• _EXERCISE AIM_:
Filter this data down to the lines that hold "scene", and copy them.

* Begin *

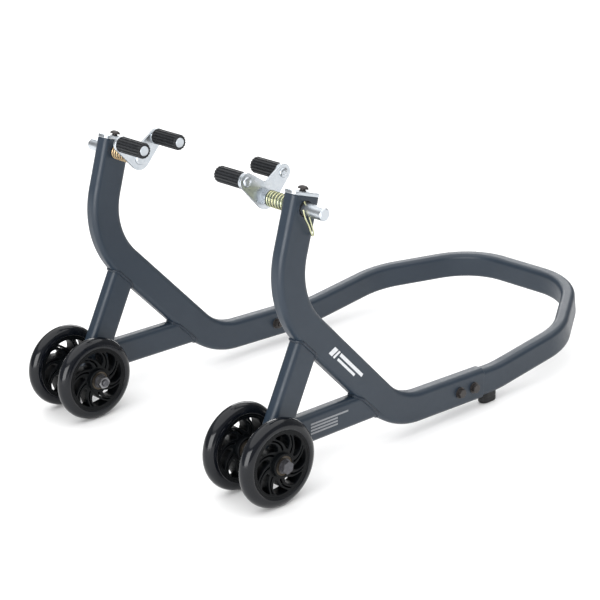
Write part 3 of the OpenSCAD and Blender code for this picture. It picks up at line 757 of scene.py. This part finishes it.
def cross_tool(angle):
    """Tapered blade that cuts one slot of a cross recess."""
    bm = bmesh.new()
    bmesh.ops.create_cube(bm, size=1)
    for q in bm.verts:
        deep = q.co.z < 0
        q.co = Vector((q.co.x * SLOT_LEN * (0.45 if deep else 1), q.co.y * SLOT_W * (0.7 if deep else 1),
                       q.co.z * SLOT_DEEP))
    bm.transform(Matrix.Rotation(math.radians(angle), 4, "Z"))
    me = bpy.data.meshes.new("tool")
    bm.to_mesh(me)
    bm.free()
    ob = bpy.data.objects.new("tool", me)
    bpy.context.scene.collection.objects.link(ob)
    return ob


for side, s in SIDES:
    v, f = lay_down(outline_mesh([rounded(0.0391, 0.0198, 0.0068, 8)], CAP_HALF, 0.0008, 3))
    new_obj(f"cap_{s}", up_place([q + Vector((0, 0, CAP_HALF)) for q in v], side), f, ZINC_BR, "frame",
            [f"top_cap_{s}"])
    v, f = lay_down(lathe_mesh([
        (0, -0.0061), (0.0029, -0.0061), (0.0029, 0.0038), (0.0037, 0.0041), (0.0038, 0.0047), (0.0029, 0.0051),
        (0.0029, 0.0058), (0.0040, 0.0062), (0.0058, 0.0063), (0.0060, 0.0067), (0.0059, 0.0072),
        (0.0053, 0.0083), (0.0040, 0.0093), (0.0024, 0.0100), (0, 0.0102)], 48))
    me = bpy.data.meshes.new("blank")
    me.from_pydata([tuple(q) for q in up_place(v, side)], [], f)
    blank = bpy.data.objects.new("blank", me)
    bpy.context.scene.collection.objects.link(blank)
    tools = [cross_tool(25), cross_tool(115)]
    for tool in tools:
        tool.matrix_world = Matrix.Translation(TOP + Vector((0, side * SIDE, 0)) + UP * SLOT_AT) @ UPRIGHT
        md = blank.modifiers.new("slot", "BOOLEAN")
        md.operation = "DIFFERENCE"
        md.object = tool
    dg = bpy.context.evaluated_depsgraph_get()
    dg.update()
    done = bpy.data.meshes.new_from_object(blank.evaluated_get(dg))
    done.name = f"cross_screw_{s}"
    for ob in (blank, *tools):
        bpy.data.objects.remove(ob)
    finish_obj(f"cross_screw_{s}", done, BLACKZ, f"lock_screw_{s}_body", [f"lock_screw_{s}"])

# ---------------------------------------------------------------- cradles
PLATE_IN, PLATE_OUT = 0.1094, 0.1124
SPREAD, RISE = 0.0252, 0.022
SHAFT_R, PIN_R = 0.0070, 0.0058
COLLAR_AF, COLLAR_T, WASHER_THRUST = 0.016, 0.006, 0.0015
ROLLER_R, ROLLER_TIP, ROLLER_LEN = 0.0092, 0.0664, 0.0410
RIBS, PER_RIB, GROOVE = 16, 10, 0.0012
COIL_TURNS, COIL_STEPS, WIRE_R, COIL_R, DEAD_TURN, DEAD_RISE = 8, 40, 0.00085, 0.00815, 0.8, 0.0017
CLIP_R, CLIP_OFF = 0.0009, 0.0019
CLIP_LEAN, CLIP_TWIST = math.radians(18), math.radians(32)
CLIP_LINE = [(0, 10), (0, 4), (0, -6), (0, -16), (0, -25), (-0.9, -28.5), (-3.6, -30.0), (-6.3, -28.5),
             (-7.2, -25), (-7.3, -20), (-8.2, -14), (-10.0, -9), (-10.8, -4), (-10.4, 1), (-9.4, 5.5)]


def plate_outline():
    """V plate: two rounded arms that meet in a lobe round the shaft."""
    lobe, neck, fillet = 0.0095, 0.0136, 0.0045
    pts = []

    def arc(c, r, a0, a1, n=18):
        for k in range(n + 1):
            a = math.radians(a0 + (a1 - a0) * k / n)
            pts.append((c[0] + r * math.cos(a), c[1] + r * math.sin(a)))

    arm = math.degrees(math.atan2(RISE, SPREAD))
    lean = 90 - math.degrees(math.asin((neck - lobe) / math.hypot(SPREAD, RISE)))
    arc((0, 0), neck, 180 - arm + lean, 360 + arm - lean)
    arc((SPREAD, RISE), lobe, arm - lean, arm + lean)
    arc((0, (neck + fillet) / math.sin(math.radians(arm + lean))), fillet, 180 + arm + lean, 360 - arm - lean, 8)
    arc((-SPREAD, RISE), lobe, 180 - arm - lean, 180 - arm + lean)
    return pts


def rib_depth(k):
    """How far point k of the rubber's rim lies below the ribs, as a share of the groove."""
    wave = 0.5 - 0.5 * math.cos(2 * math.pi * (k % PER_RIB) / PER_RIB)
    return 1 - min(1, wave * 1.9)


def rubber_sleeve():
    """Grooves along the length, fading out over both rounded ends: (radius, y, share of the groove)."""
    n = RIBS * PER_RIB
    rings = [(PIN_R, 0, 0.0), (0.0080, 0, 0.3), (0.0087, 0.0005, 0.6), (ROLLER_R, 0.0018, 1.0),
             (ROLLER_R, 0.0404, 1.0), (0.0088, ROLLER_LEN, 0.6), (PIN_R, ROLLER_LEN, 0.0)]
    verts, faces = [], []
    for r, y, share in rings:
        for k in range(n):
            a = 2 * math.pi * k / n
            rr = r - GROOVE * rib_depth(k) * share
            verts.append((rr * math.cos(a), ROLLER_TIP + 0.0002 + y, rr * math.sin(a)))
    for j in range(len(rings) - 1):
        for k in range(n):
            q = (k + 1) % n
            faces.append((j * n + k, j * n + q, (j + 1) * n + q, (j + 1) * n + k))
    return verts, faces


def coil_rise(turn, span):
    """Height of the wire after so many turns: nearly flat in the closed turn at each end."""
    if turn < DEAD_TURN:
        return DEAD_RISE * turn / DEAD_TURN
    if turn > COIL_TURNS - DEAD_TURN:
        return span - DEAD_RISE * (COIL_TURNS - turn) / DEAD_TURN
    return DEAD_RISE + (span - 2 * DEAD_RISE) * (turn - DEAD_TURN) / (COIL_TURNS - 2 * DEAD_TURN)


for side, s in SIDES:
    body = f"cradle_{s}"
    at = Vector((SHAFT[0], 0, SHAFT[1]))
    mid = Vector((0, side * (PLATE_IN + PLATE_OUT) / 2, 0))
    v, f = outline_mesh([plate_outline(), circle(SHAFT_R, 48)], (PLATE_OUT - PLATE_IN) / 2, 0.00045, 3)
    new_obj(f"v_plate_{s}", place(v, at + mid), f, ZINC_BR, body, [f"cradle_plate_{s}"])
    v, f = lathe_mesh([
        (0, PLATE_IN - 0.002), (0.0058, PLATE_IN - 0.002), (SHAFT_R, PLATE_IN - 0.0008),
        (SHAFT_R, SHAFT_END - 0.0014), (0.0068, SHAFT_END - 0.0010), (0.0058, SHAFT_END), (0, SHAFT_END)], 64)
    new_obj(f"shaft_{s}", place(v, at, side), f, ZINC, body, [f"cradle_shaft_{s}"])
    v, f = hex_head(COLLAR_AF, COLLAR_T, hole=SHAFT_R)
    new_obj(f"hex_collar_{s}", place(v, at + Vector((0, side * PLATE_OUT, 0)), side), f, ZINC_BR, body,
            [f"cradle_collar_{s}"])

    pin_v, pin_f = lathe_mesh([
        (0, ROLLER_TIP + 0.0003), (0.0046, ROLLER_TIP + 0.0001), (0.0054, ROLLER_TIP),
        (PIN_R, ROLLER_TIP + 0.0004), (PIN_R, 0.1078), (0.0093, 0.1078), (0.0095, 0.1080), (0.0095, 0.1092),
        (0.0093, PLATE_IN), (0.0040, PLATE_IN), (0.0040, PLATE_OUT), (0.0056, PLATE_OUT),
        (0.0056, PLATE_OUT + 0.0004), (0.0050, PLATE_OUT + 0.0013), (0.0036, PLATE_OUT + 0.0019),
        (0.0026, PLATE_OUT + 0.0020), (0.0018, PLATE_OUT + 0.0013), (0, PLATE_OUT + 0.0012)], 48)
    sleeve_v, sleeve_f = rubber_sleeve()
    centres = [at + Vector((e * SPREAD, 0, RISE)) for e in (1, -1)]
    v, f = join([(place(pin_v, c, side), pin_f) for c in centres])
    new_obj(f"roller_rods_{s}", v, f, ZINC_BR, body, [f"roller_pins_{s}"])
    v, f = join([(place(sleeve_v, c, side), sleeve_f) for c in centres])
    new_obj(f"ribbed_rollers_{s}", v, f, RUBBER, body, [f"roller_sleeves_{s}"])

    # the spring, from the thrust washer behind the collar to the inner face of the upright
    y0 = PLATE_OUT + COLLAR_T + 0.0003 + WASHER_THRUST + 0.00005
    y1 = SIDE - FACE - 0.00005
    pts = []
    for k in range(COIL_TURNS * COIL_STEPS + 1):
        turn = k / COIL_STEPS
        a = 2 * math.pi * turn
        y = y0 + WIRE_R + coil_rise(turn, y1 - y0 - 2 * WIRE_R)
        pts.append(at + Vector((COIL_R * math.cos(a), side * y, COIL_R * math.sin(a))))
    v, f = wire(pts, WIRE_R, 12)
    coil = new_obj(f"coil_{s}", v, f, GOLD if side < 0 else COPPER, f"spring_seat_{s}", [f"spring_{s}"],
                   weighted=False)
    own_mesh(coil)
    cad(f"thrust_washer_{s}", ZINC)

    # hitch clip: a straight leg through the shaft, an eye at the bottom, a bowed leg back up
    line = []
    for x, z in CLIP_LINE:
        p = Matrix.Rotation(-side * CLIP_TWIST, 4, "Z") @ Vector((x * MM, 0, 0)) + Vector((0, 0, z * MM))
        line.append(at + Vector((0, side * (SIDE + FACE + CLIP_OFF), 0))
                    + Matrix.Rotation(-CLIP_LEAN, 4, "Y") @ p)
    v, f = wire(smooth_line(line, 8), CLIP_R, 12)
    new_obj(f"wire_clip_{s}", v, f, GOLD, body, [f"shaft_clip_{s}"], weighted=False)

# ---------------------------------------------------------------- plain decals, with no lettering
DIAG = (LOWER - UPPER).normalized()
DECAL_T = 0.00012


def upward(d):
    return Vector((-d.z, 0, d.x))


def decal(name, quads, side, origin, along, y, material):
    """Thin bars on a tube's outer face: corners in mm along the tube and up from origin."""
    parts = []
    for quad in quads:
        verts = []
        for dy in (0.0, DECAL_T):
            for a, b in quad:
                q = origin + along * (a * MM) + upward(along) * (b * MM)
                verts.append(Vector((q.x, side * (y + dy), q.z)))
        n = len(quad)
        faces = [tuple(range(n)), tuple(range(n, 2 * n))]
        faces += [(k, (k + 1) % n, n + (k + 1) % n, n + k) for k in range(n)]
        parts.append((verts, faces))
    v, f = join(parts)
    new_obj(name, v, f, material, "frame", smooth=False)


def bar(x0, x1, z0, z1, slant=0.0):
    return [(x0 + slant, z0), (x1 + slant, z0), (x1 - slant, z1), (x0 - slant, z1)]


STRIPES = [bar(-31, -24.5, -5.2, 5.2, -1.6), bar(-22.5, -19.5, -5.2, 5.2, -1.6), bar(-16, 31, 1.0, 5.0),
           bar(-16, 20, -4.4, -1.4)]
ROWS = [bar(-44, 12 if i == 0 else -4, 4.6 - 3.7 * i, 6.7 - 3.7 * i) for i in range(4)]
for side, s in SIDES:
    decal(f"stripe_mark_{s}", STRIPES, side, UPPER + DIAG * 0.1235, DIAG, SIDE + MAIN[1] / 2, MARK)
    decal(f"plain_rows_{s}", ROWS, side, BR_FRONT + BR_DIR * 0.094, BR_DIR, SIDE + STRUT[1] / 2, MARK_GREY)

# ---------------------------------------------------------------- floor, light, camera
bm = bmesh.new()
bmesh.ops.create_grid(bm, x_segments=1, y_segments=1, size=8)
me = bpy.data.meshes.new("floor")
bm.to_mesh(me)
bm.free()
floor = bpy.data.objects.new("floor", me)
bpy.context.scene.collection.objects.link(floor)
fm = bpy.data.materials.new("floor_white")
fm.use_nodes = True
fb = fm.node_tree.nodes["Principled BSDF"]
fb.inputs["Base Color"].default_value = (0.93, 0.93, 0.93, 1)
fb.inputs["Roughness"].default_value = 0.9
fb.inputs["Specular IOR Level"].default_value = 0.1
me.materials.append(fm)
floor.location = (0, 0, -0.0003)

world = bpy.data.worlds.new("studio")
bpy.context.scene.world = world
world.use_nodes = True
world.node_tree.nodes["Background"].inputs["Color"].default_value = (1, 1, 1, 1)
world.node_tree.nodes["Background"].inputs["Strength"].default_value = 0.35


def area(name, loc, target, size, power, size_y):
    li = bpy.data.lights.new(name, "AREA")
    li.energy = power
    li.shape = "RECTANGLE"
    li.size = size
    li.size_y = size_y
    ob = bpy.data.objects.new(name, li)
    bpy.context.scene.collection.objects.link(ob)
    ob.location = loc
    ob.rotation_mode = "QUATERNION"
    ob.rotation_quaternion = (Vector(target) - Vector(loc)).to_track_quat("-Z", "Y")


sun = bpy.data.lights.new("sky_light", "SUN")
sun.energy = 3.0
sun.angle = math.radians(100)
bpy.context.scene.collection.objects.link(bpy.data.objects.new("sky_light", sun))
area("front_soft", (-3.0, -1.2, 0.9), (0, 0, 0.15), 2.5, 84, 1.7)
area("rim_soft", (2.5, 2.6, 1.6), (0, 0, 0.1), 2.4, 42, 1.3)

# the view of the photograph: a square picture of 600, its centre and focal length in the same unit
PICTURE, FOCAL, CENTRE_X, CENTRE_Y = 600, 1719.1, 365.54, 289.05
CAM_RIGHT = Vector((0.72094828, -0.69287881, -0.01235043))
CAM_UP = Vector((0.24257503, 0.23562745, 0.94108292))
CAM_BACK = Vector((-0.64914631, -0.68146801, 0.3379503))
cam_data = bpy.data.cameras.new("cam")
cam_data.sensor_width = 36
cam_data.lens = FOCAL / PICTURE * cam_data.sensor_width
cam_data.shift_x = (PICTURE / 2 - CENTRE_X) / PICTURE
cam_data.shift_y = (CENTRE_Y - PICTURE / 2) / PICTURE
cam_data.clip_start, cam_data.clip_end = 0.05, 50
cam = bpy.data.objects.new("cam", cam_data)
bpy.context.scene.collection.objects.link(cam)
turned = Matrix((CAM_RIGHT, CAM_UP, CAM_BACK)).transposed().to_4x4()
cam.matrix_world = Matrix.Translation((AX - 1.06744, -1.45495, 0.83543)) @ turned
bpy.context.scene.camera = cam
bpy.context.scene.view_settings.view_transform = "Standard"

* End *

• _TASK ANSWER_:
Write part 3 of the OpenSCAD and Blender code for this picture. It picks up at line 757 of scene.py. This part finishes it.
    bpy.context.scene.collection.objects.link(ob)
    bpy.context.scene.collection.objects.link(blank)
bpy.context.scene.collection.objects.link(floor)
bpy.context.scene.world = world
    bpy.context.scene.collection.objects.link(ob)
bpy.context.scene.collection.objects.link(bpy.data.objects.new("sky_light", sun))
bpy.context.scene.collection.objects.link(cam)
bpy.context.scene.camera = cam
bpy.context.scene.view_settings.view_transform = "Standard"